From: Maarten Billemont
Subject: Re: Severe Bash Bug with Arrays
Date: Sat, 5 May 2012 11:04:09 +0200

This mail has gone slightly off-topic.  Hit mark as read if you don't care for 
that sort of thing.

On 27 Apr 2012, at 21:02, Linda Walsh wrote:

> Greg Wooledge wrote:
> 
>> NEVER use eval plus a brace expansion to generate a list.  That's just
>> freakin' evil.  And unsafe:
> 
> But I _like_ evil sometimes!   >:->

I don't care if you like evil in your sexual play or in your vendettas.  When 
you write code, evil is nothing worth liking.  In programming, evil is defined 
as something that is stupid and not thought through. Doing evil has harmful 
side effects. It's not cool to be evil, it's short-sighted.

> But reality is things like that save me time in typing in stuff or writing
> maint scripts on my machine -- they aren't meant for handling user input.
> 
> They take hand editing to gen the paths I want and don't take user input,
> so it's a specialized usage in that case....

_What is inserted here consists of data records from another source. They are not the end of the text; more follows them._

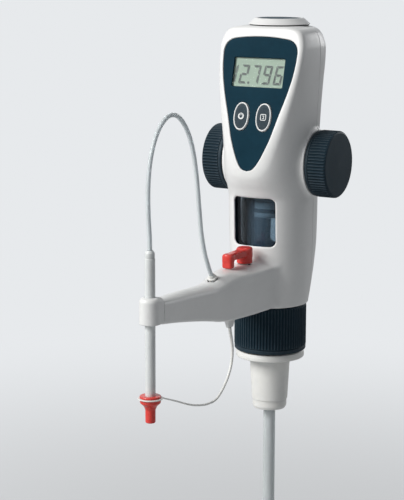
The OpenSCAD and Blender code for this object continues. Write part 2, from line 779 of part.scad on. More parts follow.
module piston() {
    color("whitesmoke") translate([0, 0, piston_z]) difference() {
        union() {
            cylinder(h = 1.5, r1 = bore_r - 1.4, r2 = bore_r - 0.1);
            translate([0, 0, 1.5]) cylinder(h = piston_h - 1.5, r = bore_r - 0.1);
        }
        translate([0, 0, 3.5]) ring(3, bore_r + 1, bore_r - 2.4);
        translate([-3.55, rack_y - 7.05, piston_h - 4]) cube([7.1, 6.35, 10]);
    }
}

module piston_seal() {
    color("dimgray") translate([0, 0, piston_z + 3.6]) ring(2.8, bore_r - 0.03, bore_r - 2.3);
}

module glass_cylinder() {
    color("lightcyan") translate([0, 0, glass_z]) ring(glass_top - glass_z, bore_r + glass_wall, bore_r);
}

module cylinder_seal() {
    color("dimgray") translate([0, 0, block_top])
        ring(glass_z - block_top, bore_r + glass_wall, bore_r - 0.5);
}

// ---------- valve and arm ----------

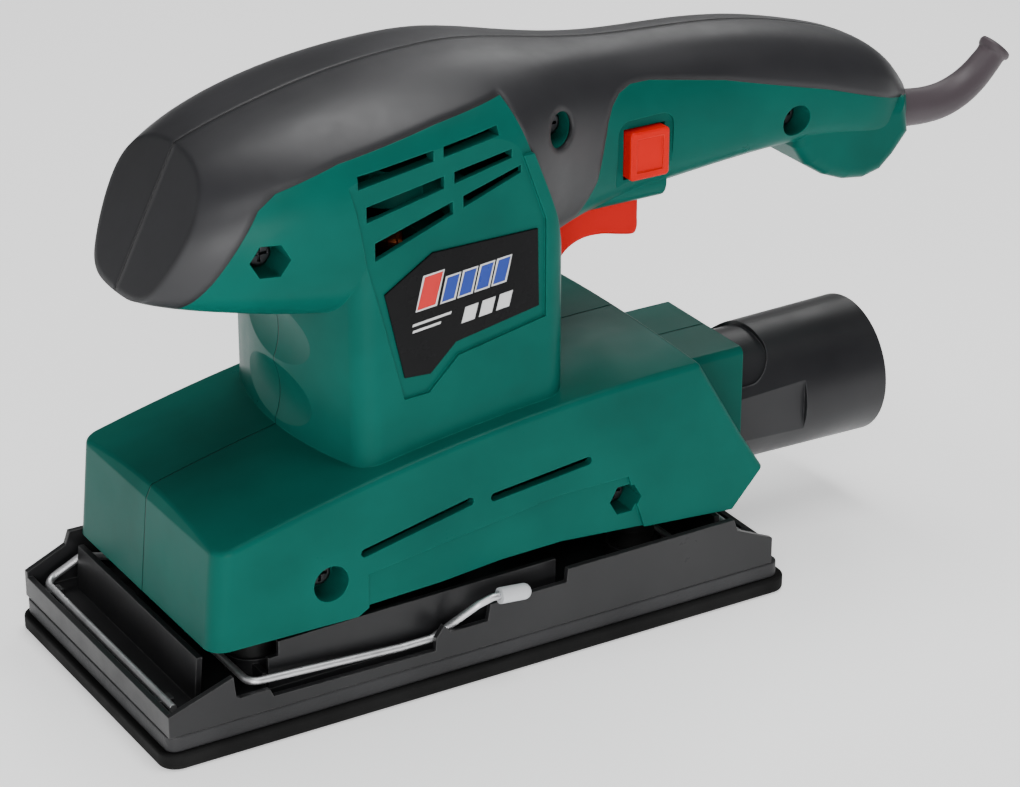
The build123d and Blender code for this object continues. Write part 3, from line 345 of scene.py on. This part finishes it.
# ---- Pieces that stand for plainer CAD shapes, in millimetres --------------------------------
def smooth_path(points, steps):
    """Catmull-Rom curve through points of any dimension."""
    out = []
    last = len(points) - 1
    for i in range(last):
        a, b, c, d = (points[max(min(k, last), 0)] for k in (i - 1, i, i + 1, i + 2))
        for step in range(steps):
            t = step / steps
            out.append([
                0.5 * (2 * q + (r - p) * t + (2 * p - 5 * q + 4 * r - s) * t**2
                       + (3 * q - p - 3 * r + s) * t**3)
                for p, q, r, s in zip(a, b, c, d)
            ])
    out.append(list(points[-1]))
    return out


def mesh_piece(name, verts, faces, material, smooth=True):
    data = bpy.data.meshes.new(name)
    data.from_pydata([[c * MM for c in v] for v in verts], [], faces)
    work = bmesh.new()
    work.from_mesh(data)
    bmesh.ops.recalc_face_normals(work, faces=work.faces)
    work.to_mesh(data)
    work.free()
    for polygon in data.polygons:
        polygon.use_smooth = smooth
    piece = bpy.data.objects.new(name, data)
    scene.collection.objects.link(piece)
    data.materials.append(material)
    return piece


def slab(name, outline, y0, y1, material, smooth=False):
    """Solid from an XZ outline between two y values."""
    count = len(outline)
    verts = [(x, y, z) for y in (y0, y1) for x, z in outline]
    faces = [list(range(count)), list(range(2 * count - 1, count - 1, -1))]
    for i in range(count):
        j = (i + 1) % count
        faces.append([i, j, count + j, count + i])
    return mesh_piece(name, verts, faces, material, smooth)


def soften(piece, width, segments, angle):
    """Round a piece's edges that are sharper than angle, in degrees."""
    rounding = piece.modifiers.new("edge", "BEVEL")
    rounding.harden_normals = True
    rounding.width = width * MM
    rounding.segments = segments
    rounding.limit_method = "ANGLE"
    rounding.angle_limit = radians(angle)


def ring_skin(name, stops, around, material):
    """Closed skin of rings; each stop is centre x, centre z, direction angle in XZ, radius."""
    verts, faces = [], []
    for x, z, angle, radius in stops:
        for k in range(around):
            turn = 2 * pi * k / around
            side, rise = radius * cos(turn), radius * sin(turn)
            verts.append((x - rise * sin(angle), side, z + rise * cos(angle)))
    rows = len(stops)
    for i in range(rows):
        j = (i + 1) % rows
        for k in range(around):
            m = (k + 1) % around
            faces.append([i * around + k, i * around + m, j * around + m, j * around + k])
    return mesh_piece(name, verts, faces, material)


# The trigger's outline as x, z: the curve under the fingers from the rear to the front, then
# the straight front and top.
TRIGGER_FINGER = [
    (67.4, 101.0), (67.4, 98.4), (66.2, 96.4), (62.0, 97.0), (56.0, 98.3), (50.3, 98.3),
    (45.6, 96.4), (42.6, 93.0), (41.0, 89.0), (39.8, 84.4), (36.8, 81.5), (33.0, 81.0),
]
TRIGGER_STRAIGHT = [(30.6, 81.0), (30.6, 112.8), (67.4, 112.8)]
TRIGGER_STEPS, TRIGGER_HALF = 5, 7.0
TRIGGER_ROUND, TRIGGER_ROUND_STEPS, TRIGGER_ROUND_ANGLE = 1.1, 4, 40


def make_trigger():
    outline = [tuple(p) for p in smooth_path(TRIGGER_FINGER, TRIGGER_STEPS)] + TRIGGER_STRAIGHT
    piece = slab("trigger_moulding", outline, -TRIGGER_HALF, TRIGGER_HALF,
                 finish["red_plastic"], smooth=True)
    soften(piece, TRIGGER_ROUND, TRIGGER_ROUND_STEPS, TRIGGER_ROUND_ANGLE)
    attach(piece, "trigger_lever")
    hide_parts("trigger")


# Along the sleeve: centre x and z, outer radius, radius of the cord's hole.
SLEEVE_STOPS = [
    (142.0, 113.0, 5.25, 3.3), (152.0, 113.0, 5.25, 3.3), (158.5, 112.2, 5.25, 3.3),
    (165.5, 111.6, 5.1, 3.2), (172.0, 112.0, 4.95, 3.1), (178.0, 113.9, 4.7, 2.9),
    (183.0, 116.9, 4.4, 2.7), (187.4, 120.9, 4.1, 2.45), (188.9, 122.6, 4.1, 2.4),
    (189.5, 123.3, 4.6, 2.4), (190.1, 123.9, 4.8, 2.4), (190.7, 124.5, 4.5, 2.5),
]
SLEEVE_STEPS, SLEEVE_AROUND = 6, 40


def make_sleeve():
    path = smooth_path(SLEEVE_STOPS, SLEEVE_STEPS)
    last = len(path) - 1
    outer, inner = [], []
    for i, (x, z, radius, hole) in enumerate(path):
        before, after = path[max(i - 1, 0)], path[min(i + 1, last)]
        angle = atan2(after[1] - before[1], after[0] - before[0])
        outer.append((x, z, angle, radius))
        inner.append((x, z, angle, hole))
    piece = ring_skin("sleeve_moulding", outer + inner[::-1], SLEEVE_AROUND,
                      finish["sleeve_rubber"])
    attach(piece, "housing")
    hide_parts("cord_sleeve")


# The label's face and its blocks, which lean and climb with the print they stand for.
LABEL_Y = -34.6
MARK_LEAN, MARK_LEAN_OVER, MARK_CLIMB = 2.2, 8.0, 0.11
BORDER_RIM = 0.45
BORDER_DEPTHS, MARK_DEPTHS = (0.03, 0.005), (0.055, 0.032)    # proud of the label's face
# First block's x, z, width and height, the step in x, z and width, how many, ink, bordered.
MARK_ROWS = (
    ((-15.6, 103.2, 5.2, 8.4), (0.0, 0.0, 0.0), 1, "label_red", True),
    ((-8.6, 103.9, 3.5, 6.2), (4.9, 0.5, 0.0), 4, "label_blue", True),
    ((-3.0, 96.9, 3.8, 4.2), (5.0, 0.6, 0.0), 3, "label_white", False),
    ((-17.0, 99.0, 11.0, 0.7), (0.0, -1.7, -3.0), 2, "label_white", False),
)


def label_block(name, x, z, wide, tall, rim, depths, material):
    """Leaning block on the label, grown by rim on every side."""
    slope = MARK_LEAN * tall / MARK_LEAN_OVER
    rise = wide * MARK_CLIMB
    outline = [
        (x - rim, z - rim), (x + wide + rim, z + rise - rim),
        (x + wide + slope + rim, z + rise + tall + rim), (x + slope - rim, z + tall + rim),
    ]
    piece = slab(name, outline, LABEL_Y - depths[0], LABEL_Y - depths[1], material)
    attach(piece, "housing")


def make_label_marks():
    """Generic slanted blocks where the real label has its print."""
    index = 0
    for (x, z, wide, tall), (step_x, step_z, step_wide), count, colour, bordered in MARK_ROWS:
        for k in range(count):
            block = (x + step_x * k, z + step_z * k, wide + step_wide * k, tall)
            if bordered:
                label_block(f"label_border_{index}", *block, BORDER_RIM, BORDER_DEPTHS,
                            ink["label_white"])
            label_block(f"label_mark_{index}", *block, 0.0, MARK_DEPTHS, ink[colour])
            index += 1


make_trigger()
make_sleeve()
make_label_marks()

It's fine to do short-sighted hacks on the prompt, where you know your input 
well and will notice breakage so that you can recover.

It's not fine to do said things in scripts that run on unpredictable input and 
where you don't always notice breakage until it's caused irreparable harm.  I 
don't really care what lame justifications you come up with to try and justify 
broken system code to yourself, just don't try to convince us with them.

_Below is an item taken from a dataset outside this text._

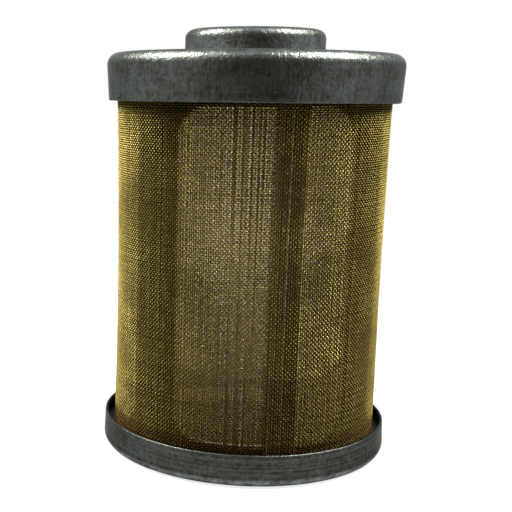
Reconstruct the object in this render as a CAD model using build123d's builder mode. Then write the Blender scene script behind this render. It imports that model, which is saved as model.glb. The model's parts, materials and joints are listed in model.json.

> Maarten Billemont wrote:
> 
>> On 26 Apr 2012, at 01:18, Linda Walsh wrote:
>>> Ishtar:> echo "${b[*]}"
>> Please note that expanding array elements using [*] is usually NOT what 
>> anyone wants.
> 
> It was exactly what I wanted for my example to work.  Please don't suggest
> non-working solutions to the example code I provided.  ${b[@]}  Will NOT
> work as a replacement for [*].  It isn't not BETTER, it is DIFFERENT.
> That's why there are both.

I didn't say never to use "${b[*]}".  I said it's usually not what anyone 
wants.  It's mostly only useful for merging arrays into a single string such as 
for user display of said array.  I explained that.  You are correct, of course, 
there are two syntaxes, they both do something different (when quoted), and 
that's fine.  They each have their use case.

What I *did* say, is never to use ${b[*]}.  And it also so happens that ${b[@]} 
is not different from ${b[*]}.  And I stick with that point.  Never use 
unquoted expansion of arrays, not with [*], not with [@].

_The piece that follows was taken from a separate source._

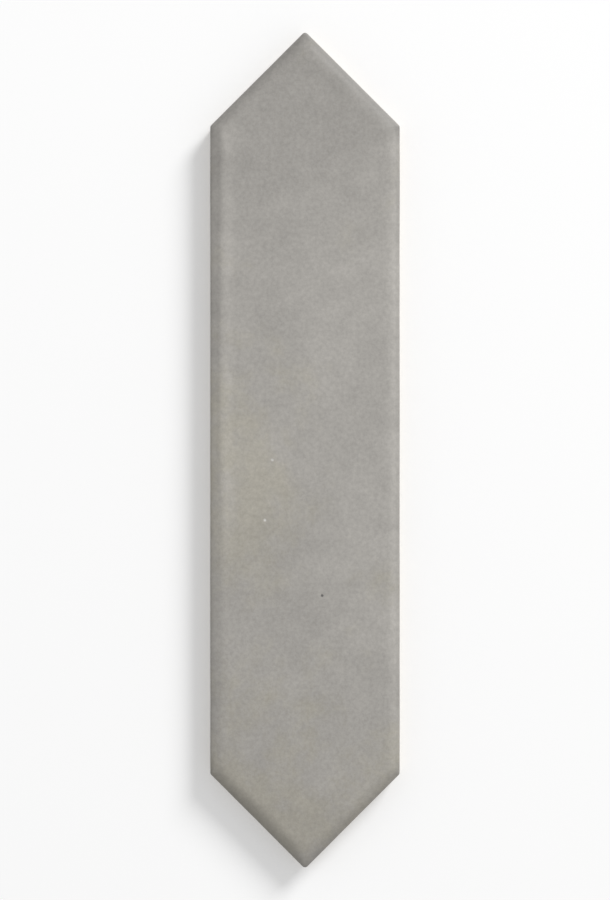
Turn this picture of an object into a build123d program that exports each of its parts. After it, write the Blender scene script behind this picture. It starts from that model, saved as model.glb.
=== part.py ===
from build123d import *
import os
from math import ceil, cos, radians, sin, tan

# Picket tile: a long hexagon of pressed ceramic with a glazed, cushion-edged face and a keyed back.
# It is one fired piece. It lies on its back, with the origin at the middle of the back,
# +Y along the tile and +Z out of the glazed face. All sizes are millimetres.

# Outline, at the widest line round the tile
tile_width = 63.5
tile_length = 279.4  # over the rounded points
point_angle = 90.0  # between the two edges that meet at a point
corner_radius = 1.2

# Section through the edge
tile_thickness = 9.0
nose_radius = 1.2  # turns the side wall over into the face
cushion_radius = 10.5  # the long soft fall of the face towards its edge
cushion_angle = 28.0  # steepest slope of that fall, where the nose takes over
flat_corner_radius = 6.0  # the corners grow rounder from the edge up to the flat of the face
wall_draft = 1.5  # the side walls lean in towards the back
arris_chamfer = 0.6  # round the back

# Keys pressed into the back for the adhesive
key_columns = 3
key_rim = 5.0  # plain border, in from the widest line
key_rib = 2.4
key_corner = 1.5
key_depth = 0.8
key_draft = 30.0
smallest_key = 0.15  # share of a whole key below which one that is cut off is left out

# How finely the edge's section is followed
nose_steps = 6
cushion_steps = 10

half_point = radians(point_angle / 2)


def sharp_point_y(inset):
    """Where the edges of the upper point would meet, drawn in from the widest line by inset."""
    rounded_off = corner_radius * (1 / sin(half_point) - 1)
    return tile_length / 2 + rounded_off - inset / sin(half_point)


def picket_outline(inset, radius):
    """The tile's hexagon, drawn in from the widest line by inset, with its corners rounded."""
    point_y = sharp_point_y(inset)
    shoulder_x = tile_width / 2 - inset
    shoulder_y = point_y - shoulder_x / tan(half_point)
    with BuildSketch() as outline:
        with BuildLine():
            FilletPolyline(
                (0, point_y),
                (-shoulder_x, shoulder_y),
                (-shoulder_x, -shoulder_y),
                (0, -point_y),
                (shoulder_x, -shoulder_y),
                (shoulder_x, shoulder_y),
                radius=radius,
                close=True,
            )
        make_face()
    return outline.sketch


def edge_section():
    """The edge as (inset, height) pairs, from the top of the side wall to the flat of the face."""
    steepest = radians(cushion_angle)
    section = []
    for step in range(nose_steps):
        slope = radians(90) + (steepest - radians(90)) * step / nose_steps
        section.append((nose_radius * (1 - sin(slope)), nose_radius * cos(slope)))
    nose_end = (nose_radius * (1 - sin(steepest)), nose_radius * cos(steepest))
    for step in range(cushion_steps + 1):
        slope = steepest * (1 - step / cushion_steps)
        inset = nose_end[0] + cushion_radius * (sin(steepest) - sin(slope))
        height = nose_end[1] + cushion_radius * (cos(slope) - cos(steepest))
        section.append((inset, height))
    return section


section = edge_section()
flat_inset, edge_height = section[-1]
wall_height = tile_thickness - edge_height
wall_lean = wall_height * tan(radians(wall_draft))

key_size = (tile_width - 2 * key_rim - (key_columns - 1) * key_rib) / key_columns
key_pitch = key_size + key_rib
key_rows = 2 * ceil(tile_length / 2 / key_pitch)  # even, so that a rib crosses the middle
border_point_y = sharp_point_y(key_rim)
border_half_width = border_point_y * tan(half_point)

# The keys, as the die's raised squares, cut off where the plain border runs along the points
with BuildPart() as keys:
    with BuildSketch():
        with GridLocations(key_pitch, key_pitch, key_columns, key_rows):
            RectangleRounded(key_size, key_size, key_corner)
    extrude(amount=key_depth, taper=key_draft)
    with BuildSketch():
        Polygon(
            (border_half_width, 0),
            (0, border_point_y),
            (-border_half_width, 0),
            (0, -border_point_y),
        )
    extrude(amount=key_depth, taper=key_draft, mode=Mode.INTERSECT)

whole_key = keys.solids().sort_by(SortBy.VOLUME)[-1].volume
large_enough = keys.solids().filter_by(lambda key: key.volume > smallest_key * whole_key)

with BuildPart() as picket_tile:
    # Side wall, from the chamfer round the back out to the widest line
    with BuildSketch(Plane.XY):
        add(picket_outline(wall_lean + arris_chamfer, corner_radius))
    with BuildSketch(Plane.XY.offset(arris_chamfer)):
        add(picket_outline(wall_lean * (1 - arris_chamfer / wall_height), corner_radius))
    with BuildSketch(Plane.XY.offset(wall_height)):
        add(picket_outline(0, corner_radius))
    loft(ruled=True)

    # Nose and cushion, from the widest line up to the flat of the face
    for inset, height in section:
        radius = corner_radius + (flat_corner_radius - corner_radius) * inset / flat_inset
        with BuildSketch(Plane.XY.offset(wall_height + height)):
            add(picket_outline(inset, radius))
    loft()

    # Keys, sunk into the back
    add(large_enough, mode=Mode.SUBTRACT)

picket_tile.part.label = "picket_tile"

os.makedirs("parts", exist_ok=True)
export_step(picket_tile.part, "parts/picket_tile.step")
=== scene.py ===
import math
import bpy
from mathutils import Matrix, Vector


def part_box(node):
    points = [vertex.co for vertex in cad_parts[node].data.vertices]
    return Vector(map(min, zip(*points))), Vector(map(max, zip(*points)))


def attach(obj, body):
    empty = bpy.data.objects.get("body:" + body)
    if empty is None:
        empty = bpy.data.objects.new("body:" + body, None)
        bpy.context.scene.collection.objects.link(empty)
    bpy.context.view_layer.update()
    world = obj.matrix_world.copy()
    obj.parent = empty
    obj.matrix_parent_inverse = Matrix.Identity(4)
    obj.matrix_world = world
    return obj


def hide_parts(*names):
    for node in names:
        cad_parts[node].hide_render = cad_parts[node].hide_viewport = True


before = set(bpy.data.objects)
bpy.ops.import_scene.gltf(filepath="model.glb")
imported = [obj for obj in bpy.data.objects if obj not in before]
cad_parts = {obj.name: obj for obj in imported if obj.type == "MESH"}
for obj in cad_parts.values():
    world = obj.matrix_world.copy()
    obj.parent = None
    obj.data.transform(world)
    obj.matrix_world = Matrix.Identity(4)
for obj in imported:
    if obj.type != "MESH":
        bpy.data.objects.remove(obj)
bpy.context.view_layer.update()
tileLow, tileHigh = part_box("picket_tile")
tileSize = tileHigh - tileLow
mm = 0.001
print("frame loaded, tile is", [round(side / mm, 1) for side in tileSize], "mm")


# Helpers for node trees

def putNode(tree, kind, sockets=None, **settings):
    node = tree.nodes.new(kind)
    for name, value in settings.items():
        setattr(node, name, value)
    for name, value in (sockets or {}).items():
        if isinstance(value, bpy.types.NodeSocket):
            tree.links.new(value, node.inputs[name])
        else:
            node.inputs[name].default_value = value
    return node


def calc(tree, operation, first, second=0.0, third=0.0):
    sockets = {0: first, 1: second, 2: third}
    return putNode(tree, "ShaderNodeMath", sockets, operation=operation).outputs[0]


def calcInt(tree, operation, first, second):
    sockets = {0: first, 1: second}
    return putNode(tree, "FunctionNodeIntegerMath", sockets, operation=operation).outputs[0]


def sameInt(tree, first, second):
    sockets = {2: first, 3: second}
    node = putNode(tree, "FunctionNodeCompare", sockets, data_type="INT", operation="EQUAL")
    return node.outputs[0]


def calcVector(tree, operation, first, second=None, scale=None):
    sockets = {0: first}
    if second is not None:
        sockets[1] = second
    if scale is not None:
        sockets["Scale"] = scale
    return putNode(tree, "ShaderNodeVectorMath", sockets, operation=operation).outputs[0]


def lengthOf(tree, vector):
    node = putNode(tree, "ShaderNodeVectorMath", {0: vector}, operation="LENGTH")
    return node.outputs["Value"]


def splitVector(tree, vector):
    return putNode(tree, "ShaderNodeSeparateXYZ", {0: vector}).outputs


def joinVector(tree, x=0.0, y=0.0, z=0.0):
    return putNode(tree, "ShaderNodeCombineXYZ", {"X": x, "Y": y, "Z": z}).outputs[0]


def ramp(tree, value, low, high, toLow=0.0, toHigh=1.0, smooth=True):
    sockets = {"Value": value, "From Min": low, "From Max": high, "To Min": toLow, "To Max": toHigh}
    kind = "SMOOTHSTEP" if smooth else "LINEAR"
    node = putNode(tree, "ShaderNodeMapRange", sockets, interpolation_type=kind, clamp=True)
    return node.outputs[0]


def noiseValue(tree, vector, perMetre, detail, seed, distortion=0.0, roughness=0.5):
    sockets = {
        "Vector": vector,
        "W": seed,
        "Scale": perMetre,
        "Detail": detail,
        "Roughness": roughness,
        "Distortion": distortion,
    }
    return putNode(tree, "ShaderNodeTexNoise", sockets, noise_dimensions="4D").outputs[0]


def namedValue(tree, name, dataType):
    node = putNode(tree, "GeometryNodeInputNamedAttribute", {"Name": name}, data_type=dataType)
    return node.outputs[0]


def storeNamed(tree, geometry, name, value, dataType):
    sockets = {"Geometry": geometry, "Name": name, "Value": value}
    node = putNode(tree, "GeometryNodeStoreNamedAttribute", sockets, data_type=dataType, domain="POINT")
    return node.outputs[0]


def movePoints(tree, geometry, **sockets):
    return putNode(tree, "GeometryNodeSetPosition", {"Geometry": geometry, **sockets}).outputs[0]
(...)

>> your array like above, you then follow up by re-splitting the whole thing 
>> using standard wordsplitting, not to mention pathname expanding the 
>> resulting words.
> 
> I followed up?  I don't understand this.

When you leave ${b[*]} unquoted, you expand each element of the array, then ask 
bash to split the whole thing, and then pathname expand the result.  Not only 
did you just throw away any distinction between the different array elements, 
you also made an entirely new distinction (whitespace), and then you're asking 
bash to search the filesystems for any pathnames that match each of the words.  
Seriously, nobody, ever, wants, this.  If they did, they'd have used a string 
instead.  And even then I question the sanity behind it.  Word-splitting is 
useful in a primitive POSIX shell that has no concept like arrays etc. to 
compensate.  In bash, it is the major cause of bugs, and best avoided.

> I would assume they'd have the
> intelligence to know when to use * or @ and I wouldn't have to talk down to 
> them
> and cover basics.

I can't help notice the slight irony in my having to explain to you the 
necessity of quotes with array expansion.

>> You should always recommend the "${b[@]}" variant.
> 
> I shouldn't ALWAYS do anything.  It's dangerous.
> You can do so for your examples... It won't work in the next
> two any more than the last one of the previous...

What?

Anyway, think about this: An array holds elements in a way that each is 
separated from the other.  To put these elements in an array is to want each 
element to be distinct from the others.  Therefore, the default way of 
expanding these elements should preserve that distinction.

Only in rare cases is the actual INTENT of the author to MERGE these elements 
into a single unit, a single string, thus throwing away the distinction between 
the elements.  And in THOSE cases and those cases ALONE should the author use 
"${array[*]}".  So yes, always recommend "${b[@]}", unless you know for a fact 
that the author is looking to merge the elements.

> sort an arg list:
> 
> > args="-dpi -xinerama -clipboard -unixkill -nowinkill -ac +bs -fp 
> > -multiwindow"
> 
> > readarray -t dflts< <( a=( $args ); IFS=$'\n'; echo "${a[*]#?}"|sort -k1.2 )
> 
> > printf "  defaults=(%s)" "${dflts[*]}"
> 
>  defaults=(-ac +bs -clipboard -dpi -fp -multiwindow -nowinkill -unixkill 
> -xinerama)

... What are you trying to prove?  That with a very specific sent of input 
values you can do some ugly and hacky mangling involving arrays and 
wordsplitting to sort a word-list?  Why are you even USING arrays here at all?  
There's no point.  Just to replace spaces with newlines?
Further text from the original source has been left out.